I've been keeping things to myself.
It's been six months since anything got posted here, and I'm running out of time.
Maybe it was my sister's notebooks. Betty died in March. She had been in an "assisted living" facility -- one step shy of a nursing home -- for six years. She kept a journal all that time, writing in it whenever the spirit moved her, telling it whatever came to mind.
She wrote down things she remembered from when she was a little girl in Connecticut. She wrote about her teen-age days in northern New York, where the family moved after our father's business fell victim to the Great Depression.
She wrote about getting engaged to one of my brother's Annapolis classmates, accepting his sapphire class ring. And she wrote about breaking that engagement when that new ensign went off to war. "Unforgivable," she wrote.
But it wasn't unforgivable at all, as things turned out. She was only 18, and one can understand; she didn t know her own mind, as they say. Perhaps her rejected suitor understood, too. She wanted to return his ring, but he wouldn't take it back.Some 70 years later they were both back in her life -- the ring and the now-retired Navy captain.

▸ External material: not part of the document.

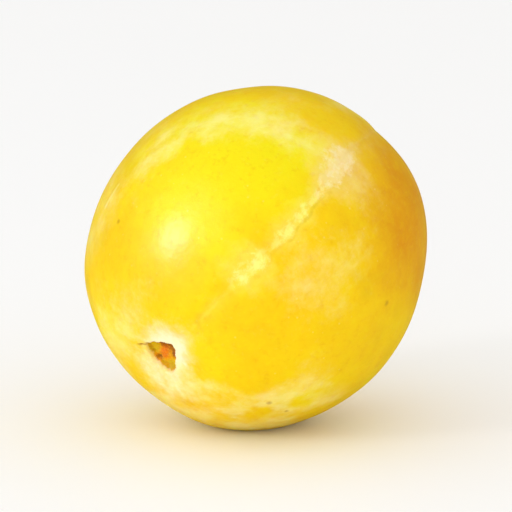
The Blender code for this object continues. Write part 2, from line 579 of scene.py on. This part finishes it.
def stalk_end_depth(form, point):
    """How far the stalk end is drawn in along the axis by its hollow, pit, puckers and tear."""
    hollow = form.hollow_depth * bell(math.hypot(point.x, point.y), form.hollow_radius)
    out, heading = about_pit(point)
    if out > 4 * form.pit_radius:
        return hollow
    torn = torn_mask(form, point)
    pit = form.pit_depth * torn
    pit += TORN_RELIEF * torn * noise.fractal(point * 2600, 0.7, 2.0, 4)
    pit -= torn * spot_sum(TORN_LUMPS, point)
    rim = rim_radius(form, heading)
    lip = LIP_HEIGHT * bell(out - rim - 1.6 * RIM_SLOPE, LIP_WIDTH)
    spot = Vector((math.cos(heading), math.sin(heading), out * 120)) * PUCKERS
    pucker = PUCKER_HEIGHT * noise.noise(spot) * bell(out - PUCKER_PLACE, PUCKER_REACH)
    return hollow + pit - lip - pucker * (1 - torn) + TEAR_DEPTH * tear_mask(point)


def tip_depth(form, point):
    """How far the tip is pushed out along the axis by its blunt point."""
    return form.point_height * bell(math.hypot(point.x, point.y), form.point_radius)


def skin_point(form, direction):
    """The point of the skin that lies in this direction from the fruit's middle."""
    point = body_point(form, direction)
    inward = seam_depth(form, direction, point) - swell(direction)
    along = stalk_end_depth(form, point) if direction.z > 0 else tip_depth(form, point)
    return point - direction * inward - Vector((0, 0, along))


def patch_sum(patches, direction):
    """What these patches add up to at this point, with their edges broken up."""
    warp = PATCH_WARP * noise.fractal(direction * 7 + Vector((4, 1, 8)), 0.8, 2.0, 4)
    total = 0.0
    for middle, reach, strength in patches:
        apart = (direction - middle).length * MEAN_RADIUS + warp
        if apart < 2.5 * reach:
            total += strength * bell(max(0.0, apart), reach)
    return total


def bloom_amount(direction):
    """How much bloom lies on the skin here: up to 1, and below 0 where it is rubbed clean."""
    drift = BLOOM_DRIFT * noise.fractal(direction * 2.6 + Vector((1.5, 6.2, 3.3)), 0.9, 2.0, 4)
    patchy = patch_sum(BLOOM_PATCHES, direction) - patch_sum(RUBBED_PATCHES, direction)
    return max(-0.4, min(1.0, BLOOM_LEVEL + drift + patchy))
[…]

There is much more to this particular story, but I am going to save it for another day. Right now, I just want to draw a little inspiration for myself by thinking of my sister Betty, still beautiful in her late 80s, alone with her memories in the little room that was her last earthly home.

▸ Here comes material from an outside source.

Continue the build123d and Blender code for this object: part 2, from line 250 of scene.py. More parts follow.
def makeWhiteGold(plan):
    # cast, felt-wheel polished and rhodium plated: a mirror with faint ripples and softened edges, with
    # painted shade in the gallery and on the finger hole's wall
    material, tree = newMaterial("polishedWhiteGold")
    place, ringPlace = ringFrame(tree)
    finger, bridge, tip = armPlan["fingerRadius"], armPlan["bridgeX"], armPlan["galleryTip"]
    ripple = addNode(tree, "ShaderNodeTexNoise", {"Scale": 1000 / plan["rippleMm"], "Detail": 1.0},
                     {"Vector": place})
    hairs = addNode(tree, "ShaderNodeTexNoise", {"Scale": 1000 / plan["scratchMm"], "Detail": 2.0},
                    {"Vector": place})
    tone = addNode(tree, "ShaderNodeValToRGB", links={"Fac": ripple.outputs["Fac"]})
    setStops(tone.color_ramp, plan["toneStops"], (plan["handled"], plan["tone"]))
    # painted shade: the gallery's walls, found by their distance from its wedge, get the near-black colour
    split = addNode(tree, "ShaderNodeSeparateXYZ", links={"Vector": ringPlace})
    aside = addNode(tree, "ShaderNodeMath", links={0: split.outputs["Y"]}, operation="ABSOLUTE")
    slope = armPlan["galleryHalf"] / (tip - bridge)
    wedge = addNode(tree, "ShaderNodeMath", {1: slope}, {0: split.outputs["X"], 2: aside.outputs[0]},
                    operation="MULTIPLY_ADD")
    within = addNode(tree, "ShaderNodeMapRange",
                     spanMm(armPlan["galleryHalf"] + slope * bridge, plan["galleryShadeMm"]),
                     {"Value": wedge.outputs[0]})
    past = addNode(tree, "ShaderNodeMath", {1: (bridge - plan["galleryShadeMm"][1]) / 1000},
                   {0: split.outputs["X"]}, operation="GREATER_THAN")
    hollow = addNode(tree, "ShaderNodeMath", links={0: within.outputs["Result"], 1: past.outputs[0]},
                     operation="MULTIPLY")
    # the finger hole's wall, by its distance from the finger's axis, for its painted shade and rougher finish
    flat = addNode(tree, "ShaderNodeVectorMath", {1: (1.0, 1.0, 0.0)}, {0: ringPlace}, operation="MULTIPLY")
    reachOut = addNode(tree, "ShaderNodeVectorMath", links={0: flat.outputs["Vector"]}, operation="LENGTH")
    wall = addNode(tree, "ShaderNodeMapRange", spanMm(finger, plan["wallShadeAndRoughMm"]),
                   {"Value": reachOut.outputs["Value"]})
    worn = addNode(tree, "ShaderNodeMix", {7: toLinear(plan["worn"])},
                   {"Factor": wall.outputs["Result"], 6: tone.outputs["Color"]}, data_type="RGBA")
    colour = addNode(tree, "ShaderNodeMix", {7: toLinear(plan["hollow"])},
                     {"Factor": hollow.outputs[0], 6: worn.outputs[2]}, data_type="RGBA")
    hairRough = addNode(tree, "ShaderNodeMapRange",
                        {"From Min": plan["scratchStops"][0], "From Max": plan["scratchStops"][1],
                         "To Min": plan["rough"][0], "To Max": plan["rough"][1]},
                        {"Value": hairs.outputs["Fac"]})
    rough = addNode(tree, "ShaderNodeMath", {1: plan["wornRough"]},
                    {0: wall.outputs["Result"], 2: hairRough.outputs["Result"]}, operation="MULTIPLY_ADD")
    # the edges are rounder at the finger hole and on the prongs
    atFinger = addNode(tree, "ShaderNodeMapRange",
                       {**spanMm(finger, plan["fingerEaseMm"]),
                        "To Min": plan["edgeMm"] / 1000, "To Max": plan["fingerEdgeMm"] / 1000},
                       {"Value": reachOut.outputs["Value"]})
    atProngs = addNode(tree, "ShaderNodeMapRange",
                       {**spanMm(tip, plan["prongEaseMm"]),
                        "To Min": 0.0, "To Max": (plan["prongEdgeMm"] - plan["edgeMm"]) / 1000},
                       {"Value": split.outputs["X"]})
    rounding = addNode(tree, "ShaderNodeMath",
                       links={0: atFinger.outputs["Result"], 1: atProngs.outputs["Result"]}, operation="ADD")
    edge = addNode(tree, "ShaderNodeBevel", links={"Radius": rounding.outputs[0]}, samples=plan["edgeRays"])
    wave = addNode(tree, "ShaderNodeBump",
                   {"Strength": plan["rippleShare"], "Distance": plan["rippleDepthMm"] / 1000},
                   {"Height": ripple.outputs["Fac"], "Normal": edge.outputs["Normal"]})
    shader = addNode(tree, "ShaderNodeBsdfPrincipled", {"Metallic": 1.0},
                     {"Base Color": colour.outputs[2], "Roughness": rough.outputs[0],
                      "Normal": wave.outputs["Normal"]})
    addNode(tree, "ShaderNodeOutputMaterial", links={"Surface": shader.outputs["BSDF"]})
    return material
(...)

Alone with her memories and with a pen and paper, too. She was not a blogger. She never worked a computer. She was never -- would never be -- at home in the digital world. Hers was the world of ink on paper, words penned with increasing difficulty as her eyesight failed.
I think of her now in her loneliness and pain, and I think if she could do it I can, too. I am more than a decade younger -- a different generation, actually --- and if I begin now and stick to my last with half the resolution she showed, perhaps God will grant me time to compile a memoir like hers that will interest my kids and grandkids, if no one else.
I hope so. Surely it won't hurt to try.